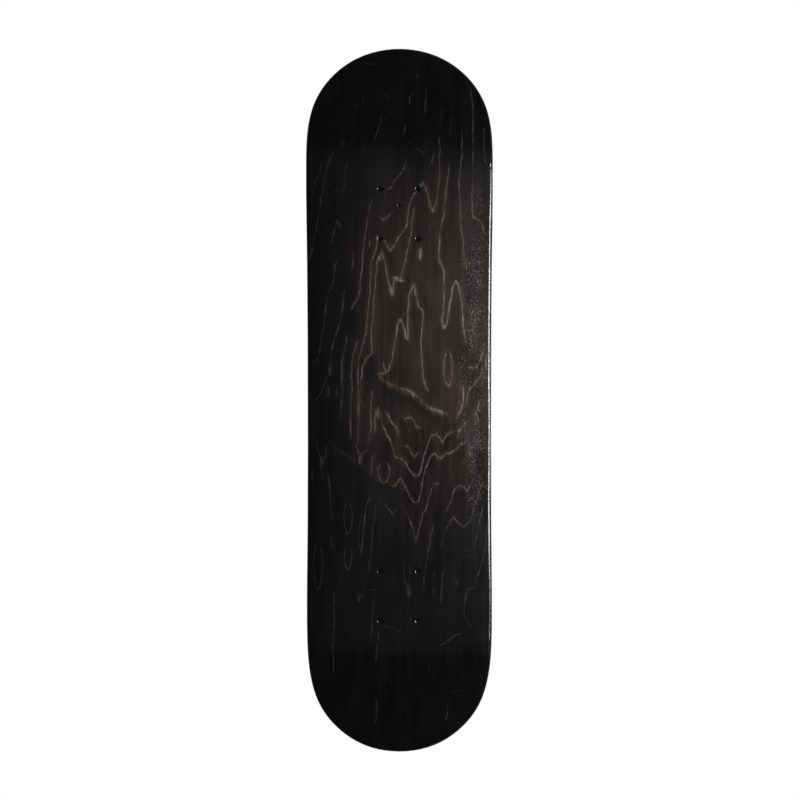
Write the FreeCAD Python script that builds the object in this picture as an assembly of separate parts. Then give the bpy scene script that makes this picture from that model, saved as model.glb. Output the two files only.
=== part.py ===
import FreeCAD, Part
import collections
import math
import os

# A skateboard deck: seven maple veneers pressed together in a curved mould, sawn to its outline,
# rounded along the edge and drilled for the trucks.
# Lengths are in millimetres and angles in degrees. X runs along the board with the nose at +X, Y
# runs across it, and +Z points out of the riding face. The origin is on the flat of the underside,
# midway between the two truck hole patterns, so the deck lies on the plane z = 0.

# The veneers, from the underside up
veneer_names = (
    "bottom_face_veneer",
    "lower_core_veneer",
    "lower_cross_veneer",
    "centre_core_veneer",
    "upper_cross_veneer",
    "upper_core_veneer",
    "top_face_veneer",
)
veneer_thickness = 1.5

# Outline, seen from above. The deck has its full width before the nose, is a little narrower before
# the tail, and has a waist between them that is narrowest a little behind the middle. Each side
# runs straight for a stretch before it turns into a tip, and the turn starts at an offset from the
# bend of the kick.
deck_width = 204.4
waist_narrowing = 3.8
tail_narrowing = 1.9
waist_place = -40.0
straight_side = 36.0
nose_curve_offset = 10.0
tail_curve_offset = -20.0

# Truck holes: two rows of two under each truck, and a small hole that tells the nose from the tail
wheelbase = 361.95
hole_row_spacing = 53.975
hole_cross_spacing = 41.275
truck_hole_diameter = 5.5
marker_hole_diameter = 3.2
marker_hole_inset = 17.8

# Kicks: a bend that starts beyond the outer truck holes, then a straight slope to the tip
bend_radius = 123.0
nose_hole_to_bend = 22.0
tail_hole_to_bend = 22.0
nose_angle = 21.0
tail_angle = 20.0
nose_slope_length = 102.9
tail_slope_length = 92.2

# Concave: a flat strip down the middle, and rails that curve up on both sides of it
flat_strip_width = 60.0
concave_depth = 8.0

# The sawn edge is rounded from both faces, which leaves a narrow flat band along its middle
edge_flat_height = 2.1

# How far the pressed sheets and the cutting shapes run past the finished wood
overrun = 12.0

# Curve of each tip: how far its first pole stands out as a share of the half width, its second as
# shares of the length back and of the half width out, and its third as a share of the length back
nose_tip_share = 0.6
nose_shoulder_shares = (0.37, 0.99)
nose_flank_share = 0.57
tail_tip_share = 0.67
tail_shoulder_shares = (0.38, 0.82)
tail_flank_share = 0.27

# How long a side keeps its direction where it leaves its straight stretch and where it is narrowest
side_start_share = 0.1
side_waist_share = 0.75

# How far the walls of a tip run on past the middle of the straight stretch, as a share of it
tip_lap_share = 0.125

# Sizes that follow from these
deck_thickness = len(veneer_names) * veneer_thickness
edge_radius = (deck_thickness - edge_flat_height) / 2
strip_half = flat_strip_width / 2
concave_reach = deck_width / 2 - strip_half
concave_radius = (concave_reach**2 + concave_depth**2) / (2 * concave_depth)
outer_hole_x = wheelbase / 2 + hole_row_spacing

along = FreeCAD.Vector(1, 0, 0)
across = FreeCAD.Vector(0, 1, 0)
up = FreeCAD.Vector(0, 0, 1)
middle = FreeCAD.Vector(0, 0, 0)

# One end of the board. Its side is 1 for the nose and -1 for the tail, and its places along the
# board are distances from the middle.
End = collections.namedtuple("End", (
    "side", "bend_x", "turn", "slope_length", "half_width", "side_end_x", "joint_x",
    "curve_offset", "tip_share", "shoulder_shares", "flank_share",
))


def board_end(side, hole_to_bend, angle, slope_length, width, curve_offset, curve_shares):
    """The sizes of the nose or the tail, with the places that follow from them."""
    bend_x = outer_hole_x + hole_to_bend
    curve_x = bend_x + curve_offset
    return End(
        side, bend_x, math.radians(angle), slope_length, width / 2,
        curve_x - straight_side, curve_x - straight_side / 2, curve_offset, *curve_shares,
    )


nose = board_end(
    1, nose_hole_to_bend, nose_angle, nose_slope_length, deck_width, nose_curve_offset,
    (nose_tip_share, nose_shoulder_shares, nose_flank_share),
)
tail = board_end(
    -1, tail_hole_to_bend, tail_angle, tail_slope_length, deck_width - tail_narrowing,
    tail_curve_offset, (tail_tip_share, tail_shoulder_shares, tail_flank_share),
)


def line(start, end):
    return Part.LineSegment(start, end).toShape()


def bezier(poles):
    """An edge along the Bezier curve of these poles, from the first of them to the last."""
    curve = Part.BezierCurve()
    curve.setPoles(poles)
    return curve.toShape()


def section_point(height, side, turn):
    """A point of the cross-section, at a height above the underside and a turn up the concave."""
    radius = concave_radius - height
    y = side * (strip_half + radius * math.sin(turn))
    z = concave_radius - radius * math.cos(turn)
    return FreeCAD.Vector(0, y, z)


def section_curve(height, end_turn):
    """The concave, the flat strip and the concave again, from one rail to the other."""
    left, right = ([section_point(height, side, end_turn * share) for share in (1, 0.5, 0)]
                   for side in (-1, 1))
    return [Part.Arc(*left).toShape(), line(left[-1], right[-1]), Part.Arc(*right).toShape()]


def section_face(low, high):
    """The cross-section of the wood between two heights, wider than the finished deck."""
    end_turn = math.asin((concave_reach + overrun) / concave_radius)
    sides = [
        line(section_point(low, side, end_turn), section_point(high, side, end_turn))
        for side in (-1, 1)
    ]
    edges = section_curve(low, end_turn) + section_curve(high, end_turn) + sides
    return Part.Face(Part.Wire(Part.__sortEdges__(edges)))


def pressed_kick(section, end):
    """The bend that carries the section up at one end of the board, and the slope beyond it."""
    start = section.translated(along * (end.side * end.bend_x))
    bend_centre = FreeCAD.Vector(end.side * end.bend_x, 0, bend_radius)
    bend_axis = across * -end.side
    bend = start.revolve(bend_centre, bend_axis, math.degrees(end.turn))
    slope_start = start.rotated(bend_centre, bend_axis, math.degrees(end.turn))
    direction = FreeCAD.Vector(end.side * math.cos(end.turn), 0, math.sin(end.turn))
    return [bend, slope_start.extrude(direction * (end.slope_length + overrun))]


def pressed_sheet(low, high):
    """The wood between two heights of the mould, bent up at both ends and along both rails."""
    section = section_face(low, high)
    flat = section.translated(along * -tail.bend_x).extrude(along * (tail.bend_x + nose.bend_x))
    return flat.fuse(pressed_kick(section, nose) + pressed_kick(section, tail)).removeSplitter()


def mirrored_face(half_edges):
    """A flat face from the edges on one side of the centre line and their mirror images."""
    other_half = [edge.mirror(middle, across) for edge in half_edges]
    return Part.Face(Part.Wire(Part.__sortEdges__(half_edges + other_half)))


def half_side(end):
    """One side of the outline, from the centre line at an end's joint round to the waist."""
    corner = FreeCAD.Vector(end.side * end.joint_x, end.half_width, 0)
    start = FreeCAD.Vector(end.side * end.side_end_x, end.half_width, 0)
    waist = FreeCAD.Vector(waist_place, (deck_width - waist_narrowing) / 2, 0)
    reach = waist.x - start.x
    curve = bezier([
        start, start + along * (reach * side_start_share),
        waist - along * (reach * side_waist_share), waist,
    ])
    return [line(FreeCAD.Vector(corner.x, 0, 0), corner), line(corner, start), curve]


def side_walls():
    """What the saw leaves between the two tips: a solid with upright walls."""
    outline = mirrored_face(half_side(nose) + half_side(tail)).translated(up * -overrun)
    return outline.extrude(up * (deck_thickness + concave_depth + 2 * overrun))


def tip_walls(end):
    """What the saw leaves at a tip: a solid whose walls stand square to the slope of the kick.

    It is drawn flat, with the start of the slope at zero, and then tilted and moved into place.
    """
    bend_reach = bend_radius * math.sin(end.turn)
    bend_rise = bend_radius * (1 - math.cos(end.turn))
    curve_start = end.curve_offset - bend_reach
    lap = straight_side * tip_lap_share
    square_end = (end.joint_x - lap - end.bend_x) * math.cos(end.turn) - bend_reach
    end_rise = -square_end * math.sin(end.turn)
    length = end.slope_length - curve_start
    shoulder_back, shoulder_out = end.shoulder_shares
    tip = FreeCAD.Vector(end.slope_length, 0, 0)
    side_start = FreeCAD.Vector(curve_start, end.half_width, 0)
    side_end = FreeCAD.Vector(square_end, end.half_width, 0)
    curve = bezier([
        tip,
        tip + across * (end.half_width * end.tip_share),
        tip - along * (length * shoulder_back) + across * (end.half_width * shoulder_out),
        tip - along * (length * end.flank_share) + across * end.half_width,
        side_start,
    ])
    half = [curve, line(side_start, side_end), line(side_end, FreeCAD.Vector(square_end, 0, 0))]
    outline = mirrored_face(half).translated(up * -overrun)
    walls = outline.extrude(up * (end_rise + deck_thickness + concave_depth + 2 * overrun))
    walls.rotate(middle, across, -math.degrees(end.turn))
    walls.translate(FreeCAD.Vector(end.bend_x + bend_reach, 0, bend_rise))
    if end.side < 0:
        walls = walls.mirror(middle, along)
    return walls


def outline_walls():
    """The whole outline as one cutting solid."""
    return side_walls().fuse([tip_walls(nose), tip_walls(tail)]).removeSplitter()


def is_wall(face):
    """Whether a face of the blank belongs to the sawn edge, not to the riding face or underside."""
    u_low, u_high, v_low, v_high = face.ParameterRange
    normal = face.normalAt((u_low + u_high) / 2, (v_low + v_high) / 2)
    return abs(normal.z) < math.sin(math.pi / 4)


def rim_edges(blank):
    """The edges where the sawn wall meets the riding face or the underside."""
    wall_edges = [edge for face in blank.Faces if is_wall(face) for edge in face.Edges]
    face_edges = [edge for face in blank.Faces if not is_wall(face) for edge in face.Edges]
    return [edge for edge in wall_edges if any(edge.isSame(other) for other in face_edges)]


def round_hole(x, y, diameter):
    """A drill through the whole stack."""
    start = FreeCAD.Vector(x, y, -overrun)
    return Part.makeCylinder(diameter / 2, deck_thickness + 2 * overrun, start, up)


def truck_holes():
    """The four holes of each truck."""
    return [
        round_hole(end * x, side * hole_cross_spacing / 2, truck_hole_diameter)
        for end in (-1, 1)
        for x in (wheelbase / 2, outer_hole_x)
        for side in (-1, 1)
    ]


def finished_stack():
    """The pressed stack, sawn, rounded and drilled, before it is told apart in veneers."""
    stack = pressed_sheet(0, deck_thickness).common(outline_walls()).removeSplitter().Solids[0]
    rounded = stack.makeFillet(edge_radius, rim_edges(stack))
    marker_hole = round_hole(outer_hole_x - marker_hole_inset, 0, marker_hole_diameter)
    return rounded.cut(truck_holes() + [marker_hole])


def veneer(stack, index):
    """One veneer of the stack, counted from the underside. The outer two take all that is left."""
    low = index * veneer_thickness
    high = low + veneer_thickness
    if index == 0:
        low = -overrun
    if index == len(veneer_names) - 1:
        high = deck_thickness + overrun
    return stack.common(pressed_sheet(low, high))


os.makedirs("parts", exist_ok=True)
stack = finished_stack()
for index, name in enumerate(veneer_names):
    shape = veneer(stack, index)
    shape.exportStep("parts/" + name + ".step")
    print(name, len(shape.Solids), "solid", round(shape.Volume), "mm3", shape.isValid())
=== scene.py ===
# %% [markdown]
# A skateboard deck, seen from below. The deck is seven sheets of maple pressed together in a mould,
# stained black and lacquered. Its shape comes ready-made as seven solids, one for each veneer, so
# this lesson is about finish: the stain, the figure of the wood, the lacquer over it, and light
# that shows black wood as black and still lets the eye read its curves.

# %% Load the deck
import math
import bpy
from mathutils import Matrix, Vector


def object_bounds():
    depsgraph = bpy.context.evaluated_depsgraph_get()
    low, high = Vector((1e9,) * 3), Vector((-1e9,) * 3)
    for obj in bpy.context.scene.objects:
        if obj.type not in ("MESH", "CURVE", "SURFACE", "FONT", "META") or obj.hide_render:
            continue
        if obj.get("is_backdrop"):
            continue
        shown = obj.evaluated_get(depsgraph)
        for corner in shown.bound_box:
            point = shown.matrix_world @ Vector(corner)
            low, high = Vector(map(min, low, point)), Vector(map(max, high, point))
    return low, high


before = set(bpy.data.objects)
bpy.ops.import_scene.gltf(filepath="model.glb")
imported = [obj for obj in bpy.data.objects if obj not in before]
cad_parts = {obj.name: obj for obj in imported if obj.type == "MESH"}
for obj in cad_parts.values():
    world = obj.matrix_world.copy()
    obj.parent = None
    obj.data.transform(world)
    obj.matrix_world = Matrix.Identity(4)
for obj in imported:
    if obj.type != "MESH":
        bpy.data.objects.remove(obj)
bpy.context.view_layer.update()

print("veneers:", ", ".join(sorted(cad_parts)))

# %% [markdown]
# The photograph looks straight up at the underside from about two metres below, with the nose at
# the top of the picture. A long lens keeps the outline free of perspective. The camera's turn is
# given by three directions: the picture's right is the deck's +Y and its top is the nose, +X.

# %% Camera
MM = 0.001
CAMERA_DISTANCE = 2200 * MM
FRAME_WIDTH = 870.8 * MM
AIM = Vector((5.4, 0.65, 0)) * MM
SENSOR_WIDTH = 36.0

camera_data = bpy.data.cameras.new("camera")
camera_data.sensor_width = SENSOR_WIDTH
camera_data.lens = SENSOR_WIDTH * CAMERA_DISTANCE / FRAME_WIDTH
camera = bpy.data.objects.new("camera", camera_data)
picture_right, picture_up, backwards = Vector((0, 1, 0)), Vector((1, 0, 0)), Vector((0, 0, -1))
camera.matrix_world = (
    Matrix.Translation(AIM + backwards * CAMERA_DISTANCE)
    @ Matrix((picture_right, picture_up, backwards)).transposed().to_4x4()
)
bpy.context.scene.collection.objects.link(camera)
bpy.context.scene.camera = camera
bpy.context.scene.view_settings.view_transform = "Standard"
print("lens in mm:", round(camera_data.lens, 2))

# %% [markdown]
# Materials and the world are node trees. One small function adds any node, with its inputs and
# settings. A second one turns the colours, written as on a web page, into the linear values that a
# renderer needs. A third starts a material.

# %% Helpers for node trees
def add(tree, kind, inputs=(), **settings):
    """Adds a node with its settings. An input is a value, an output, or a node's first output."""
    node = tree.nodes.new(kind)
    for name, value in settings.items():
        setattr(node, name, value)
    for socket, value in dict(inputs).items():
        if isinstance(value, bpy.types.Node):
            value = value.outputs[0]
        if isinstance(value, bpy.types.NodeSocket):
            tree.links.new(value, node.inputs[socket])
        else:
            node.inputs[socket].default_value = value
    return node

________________

◆ WORK TO BE COMPLETED
Print only the lines from the top of the data above down to the line holding "# midway between", inclusive.

◆ IN RESPONSE
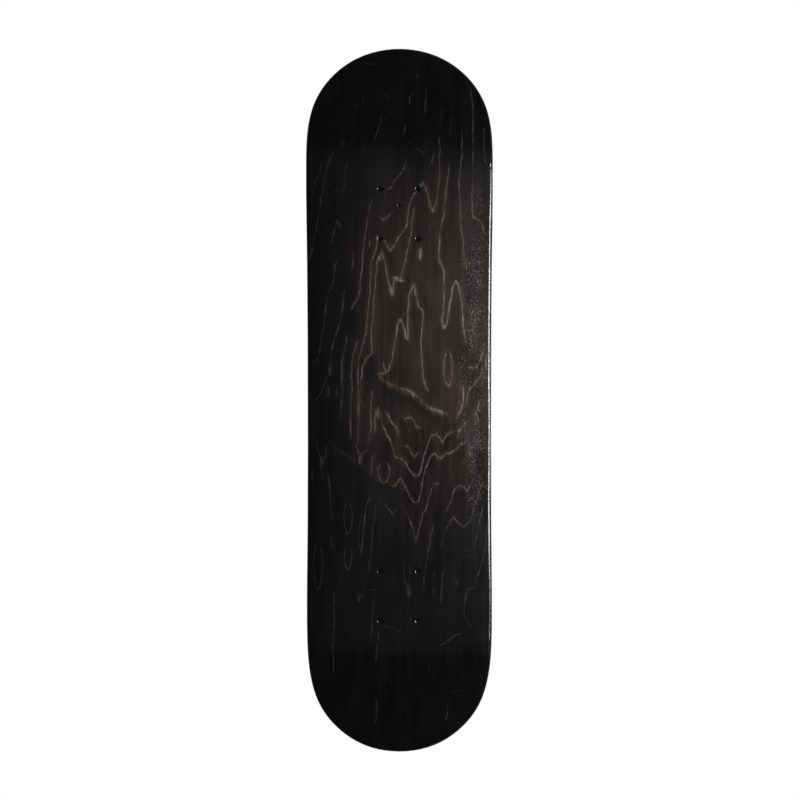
Write the FreeCAD Python script that builds the object in this picture as an assembly of separate parts. Then give the bpy scene script that makes this picture from that model, saved as model.glb. Output the two files only.
=== part.py ===
import FreeCAD, Part
import collections
import math
import os

# A skateboard deck: seven maple veneers pressed together in a curved mould, sawn to its outline,
# rounded along the edge and drilled for the trucks.
# Lengths are in millimetres and angles in degrees. X runs along the board with the nose at +X, Y
# runs across it, and +Z points out of the riding face. The origin is on the flat of the underside,
# midway between the two truck hole patterns, so the deck lies on the plane z = 0.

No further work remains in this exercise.